The San Francisco-based company, founded and led by Twitter (twtr) CEO Jack Dorsey, said that it plans to raise $275 million, although that's likely a placeholder figure that will later be increased.
It plans to list on the New York Stock Exchange under ticker symbol "SQ," with Goldman Sachs (gs) serving as lead underwriter. Other banks working on the deal include J.P. Morgan (jpm) and Morgan Stanley (ms).
Square reports a $77.6 million net loss on around $560.5 million of what it calls "net revenue" for the first six months of 2015, compared to a $79 million net loss on around $372 million in revenue for the same period in 2014.
In 2014, sellers using Square's credit card processor processed $23.8 billion in payments, from which Square gets a cut. This amount was generated by 446 million individual payments from approximately 144 million credit and debit cards. In the 12 months ending June 2015, over two million sellers accepted five or more payments using Square, accounting for approximately 97% of the company's total payments volume.
Major shareholders in Square, which has raised nearly $600 million in venture capital funding, include Sequoia Capital (5.4% pre-IPO stake) and Kleiner Perkins Caufield & Byers. Dorsey owns 24.4% of the company with more than 71 million shares.
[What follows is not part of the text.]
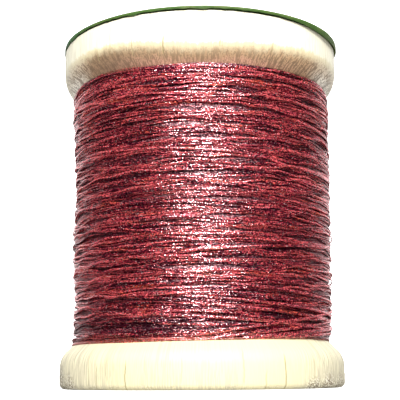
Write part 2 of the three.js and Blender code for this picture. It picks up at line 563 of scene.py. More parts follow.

Square submitted a confidential filing to federal regulators under the JOBS Act, an option for companies with less than $1 billion in annual revenue. With the latest filing, it's expected that the company will try to list its stock on the markets before the end of 2015.
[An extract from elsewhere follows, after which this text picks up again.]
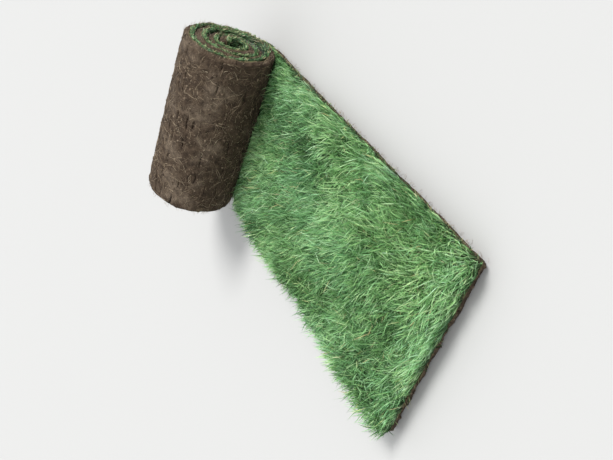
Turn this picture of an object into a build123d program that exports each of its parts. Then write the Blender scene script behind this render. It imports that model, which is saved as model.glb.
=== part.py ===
from build123d import *
import os
from math import pi

# A roll of lawn turf, part unrolled. One strip of turf is a mat of soil and roots with grass standing on it.
# Its free length lies flat with the grass up, as laid, and the rest is still wound with the grass inside.
# Millimetres. X runs along the strip to its free end, Y across it, Z up. The origin is on the ground, at the
# middle of the flat underside.

# Driving dimensions
strip_length = 2500.0  # a square metre of turf, measured along the middle of the mat
strip_width = 400.0
mat_thickness = 18.0  # soil and roots, as undercut from the field
grass_height = 30.0  # standing grass, from the mat up to where its mass ends and single tips begin
pressed_grass = 9.0  # the same grass, squeezed flat between two turns
bore_radius = 18.0  # open hollow at the heart of the roll
half_turns = 7  # how much of the strip is still wound
grass_fringe = 3.0  # how far the grass hangs out past the cut ends of the roll
grass_lean = 5.0  # how far the standing grass leans out over the cut edges
grass_crown = 14.0  # rounding of the standing grass, along its top edges
free_end_round = 4.0  # crumbled lower edge of the free end

# The winding. Each half turn is an arc about one of two centres half a pitch apart, so that all arcs are tangent.
pitch = mat_thickness + pressed_grass
half_turn_radii = [bore_radius + pitch + step * pitch / 2 for step in reversed(range(half_turns))]
roll_radius = half_turn_radii[0]
wound_length = pi * sum(radius - mat_thickness / 2 for radius in half_turn_radii)
laid_length = strip_length - wound_length
roll_x = -laid_length / 2  # the roll's axis stands over the end of the flat underside
free_end_x = laid_length / 2


def half_turn_centre(turn):
    """Centre of a half turn, in the side view: even ones lie on the far side of the axis, odd ones on the near."""
    return (roll_x, roll_radius + (turn % 2) * pitch / 2)


def half_turn_arc(turn, inset):
    """A half turn, run inwards along the winding, at this depth below the underside of the strip."""
    start_angle = -90 if turn % 2 == 0 else 90
    return CenterArc(half_turn_centre(turn), half_turn_radii[turn] - inset, start_angle, -180)


def wound_outline(outer_inset, inner_inset):
    """Outline, in the side view, of one layer of the wound strip, between two depths below its underside."""
    outer = [half_turn_arc(turn, outer_inset) for turn in range(half_turns)]
    inner = [half_turn_arc(turn, inner_inset) for turn in range(half_turns)]
    Line(outer[0] @ 0, inner[0] @ 0)
    Line(outer[-1] @ 1, inner[-1] @ 1)


# Soil and roots: the wound band runs on without a break into the flat length.
with BuildPart() as root_mat:
    with BuildSketch(Plane.XZ):
        with BuildLine():
            wound_outline(0, mat_thickness)
        make_face()
        with Locations((roll_x, 0)):
            Rectangle(laid_length, mat_thickness, align=(Align.MIN, Align.MIN))
    extrude(amount=strip_width / 2, both=True)
    free_end_face = root_mat.faces().filter_by(Axis.X).sort_by(Axis.X)[-1]
    fillet(free_end_face.edges().sort_by(Axis.Z)[0], free_end_round)

# Grass: standing on the flat length, pressed under the roll where the two meet, and squeezed between the turns.
# The standing block is what its side view and its front view leave in common.
with BuildPart() as grass:
    with BuildSketch(Plane.XZ):
        with BuildLine():
            Polyline(
                (roll_x, mat_thickness),
                (free_end_x, mat_thickness),
                (free_end_x + grass_lean, mat_thickness + grass_height),
                (roll_x, mat_thickness + grass_height),
                close=True,
            )
        make_face()
        fillet(vertices().group_by(Axis.Y)[-1].sort_by(Axis.X)[-1], grass_crown)
        with Locations(half_turn_centre(1)):
            Circle(half_turn_radii[1], mode=Mode.SUBTRACT)
    extrude(amount=strip_width, both=True)
    with BuildSketch(Plane.YZ):
        with BuildLine():
            Polyline(
                (-strip_width / 2, mat_thickness),
                (strip_width / 2, mat_thickness),
                (strip_width / 2 + grass_lean, mat_thickness + grass_height),
                (-strip_width / 2 - grass_lean, mat_thickness + grass_height),
                close=True,
            )
        make_face()
        fillet(vertices().group_by(Axis.Y)[-1], grass_crown)
    extrude(amount=strip_length, both=True, mode=Mode.INTERSECT)
    with BuildSketch(Plane.XZ):
        with BuildLine():
            wound_outline(mat_thickness, pitch)
        make_face()
    extrude(amount=strip_width / 2 + grass_fringe, both=True)

root_mat.part.label = "root_mat"
grass.part.label = "grass"

os.makedirs("parts", exist_ok=True)
export_step(root_mat.part, "parts/root_mat.step")
export_step(grass.part, "parts/grass.step")

print(f"flat {laid_length:.1f} mm, wound {wound_length:.1f} mm, roll {2 * roll_radius:.1f} mm across")
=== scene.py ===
"""A roll of lawn turf, part unrolled: soil, roots, standing grass, and grass pressed between the turns."""

import math

import bpy
import numpy as np
from mathutils import Matrix, Vector


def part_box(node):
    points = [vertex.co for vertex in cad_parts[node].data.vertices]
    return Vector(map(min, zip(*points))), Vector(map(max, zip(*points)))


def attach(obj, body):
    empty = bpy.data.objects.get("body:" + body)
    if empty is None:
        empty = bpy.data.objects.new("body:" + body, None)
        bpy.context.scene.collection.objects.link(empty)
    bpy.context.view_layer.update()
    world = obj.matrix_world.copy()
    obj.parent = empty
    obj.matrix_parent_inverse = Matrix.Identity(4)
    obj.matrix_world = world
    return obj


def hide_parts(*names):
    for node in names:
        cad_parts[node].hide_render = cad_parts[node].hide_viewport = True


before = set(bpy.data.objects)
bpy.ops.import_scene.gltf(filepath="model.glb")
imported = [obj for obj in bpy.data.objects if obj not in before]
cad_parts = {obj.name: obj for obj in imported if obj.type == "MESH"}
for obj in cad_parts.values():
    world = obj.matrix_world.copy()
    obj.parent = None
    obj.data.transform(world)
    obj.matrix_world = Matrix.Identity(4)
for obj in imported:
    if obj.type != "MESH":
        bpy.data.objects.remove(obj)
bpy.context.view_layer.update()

# The strip, in metres. What the frame's boxes don't give is named here.
MAT_THICKNESS = 0.018
PRESSED_GRASS = 0.009
HALF_TURNS = 7
PITCH = MAT_THICKNESS + PRESSED_GRASS
mat_low, mat_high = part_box("root_mat")
HALF_WIDTH = mat_high.y
FREE_END_X = mat_high.x
ROLL_RADIUS = mat_high.z / 2
ROLL_X = mat_low.x + ROLL_RADIUS
LAID = FREE_END_X - ROLL_X

# The winding: half turns about two centres, half a pitch apart. Lengths run along the middle of the mat.
TURN_RADII = ROLL_RADIUS - np.arange(HALF_TURNS) * PITCH / 2
TURN_LENGTHS = math.pi * (TURN_RADII - MAT_THICKNESS / 2)
TURN_STARTS = LAID + np.concatenate([[0.0], np.cumsum(TURN_LENGTHS)])
STRIP_LENGTH = TURN_STARTS[-1]
OUTER_TURN_END = TURN_STARTS[2]  # the last of the strip that shows on the outside of the roll
BORE_START = TURN_STARTS[HALF_TURNS - 2]  # from here on, the grass is the wall of the hollow

# How a real roll differs from a drawn one
SIDE_WANDER = 0.005  # how far the turns drift sideways
TURN_WANDER = 0.0014  # how far they stray in and out
WANDER_GROWS = 0.3  # length of strip over which both grow to that, from the start of the roll
TURN_DROP = 0.005  # how far the innermost has sunk, as each turn rests on the one below it
SAG = 0.02  # share of its height that the roll settles
SPREAD = 0.025  # share of its width that it gains by that
SAG_FROM = 0.065  # the standing grass, below this height, stays as it is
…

Dorsey, as Square’s CEO, puts an even greater spotlight on its IPO. Last week, he became Twitter’s permanent CEO, begging the question of whether he can manage both CEO roles effectively. Square acknowledged the possibility that Dorsey may be distracted by holding two demanding jobs. In the filing's risk section, it admitted that "This may at times adversely affect his ability to devote time, attention, and effort to Square."
Wall Street will likely be interested in the evolution of Square's business. Beyond processing payments for merchants, Square has been focused on selling merchants paid services like analytics, payroll, and cash advances. The company also has a few consumer businesses including, Square Cash, which lets people send money to each other using a mobile app, and food delivery service Caviar. This is still a nascent strategy, however, as 95% of Square's revenue is made in the payments business.